Jeff Billo, ERCOT’s director of operations planning, pushed back against Bivens’ presentation and the IMM’s call for a holistic review of ECRS, among other recommendations. He acknowledged inefficiencies and additional market costs but said ERCOT is getting the reliability it needs.

“When I look at the data that was presented, I don’t see anything that backs up those recommendations other than ancillary services are really expensive or they’re causing outcomes in the market that are really expensive. I don’t see any data showing that we’re getting more than we actually need,” he said. “I also don’t agree with the term artificial scarcity because this is a reserve product that we are buying, so it is meant to be held in reserve. It’s not artificial, it is on purpose. We are reasonably reserving megawatts that we may need for various conditions that may occur on the system.”

“I think we just want to make sure that you’re buying what you need to be reliable, and no more than that,” Bivens responded. “And also, I think we need to ask the question of the ECRS that we got this summer, ‘Was it worth $10 billion?’ That’s something that I think I would ask people to think about.

“A lot of these megawatts, particularly during the summer, they’re going to be online anyway,” she added. “All you’re doing, and why I’m calling it ‘artificial scarcity,’ is you’re taking megawatts that would have been online for energy and putting them behind the HASL. And that’s what’s causing the cost increase. It’s not that we’re getting more megawatts. It’s just how we’re treating them.”

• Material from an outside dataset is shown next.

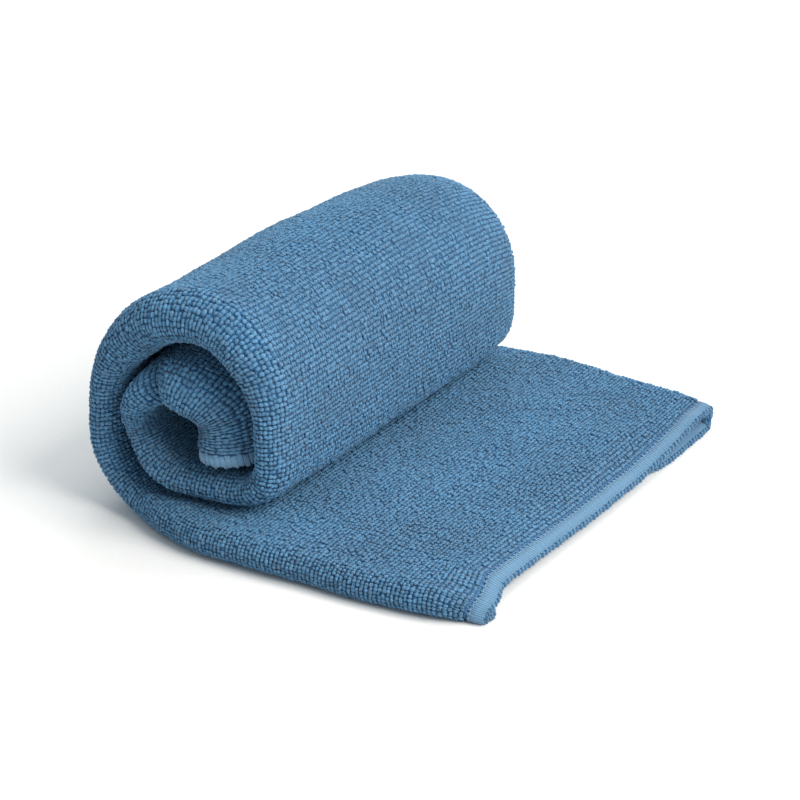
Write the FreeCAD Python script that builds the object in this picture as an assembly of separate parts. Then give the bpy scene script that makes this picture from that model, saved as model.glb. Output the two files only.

The IMM recommends ERCOT reduce the ECRS’ two-hour duration requirement to a single hour to encourage more storage participation. Its other recommendations include:

    • Reducing ECRS’ frequency recovery MW procurement;
    • Removing the 2,800-MW floor on RRS;
    • Changing the non-spin error requirement from six hours ahead to three; and
    • Using 10-minute ahead net load errors for ECRS methodology.

The recommendations are based on the 2023 AS methodology and will be updated when ERCOT staff publishes its 2024 for the services, Bivens said.

The Texas grid operator launched ECRS in June. It was the first daily-procured ancillary service introduced to the market in more than 20 years.

ECRS’ development began as a protocol change, approved in 2019, designed to address forecasting errors from the increased penetration of renewable resources or to replace deployed reserves. The change also modified responsive reserve service to be primarily a frequency response.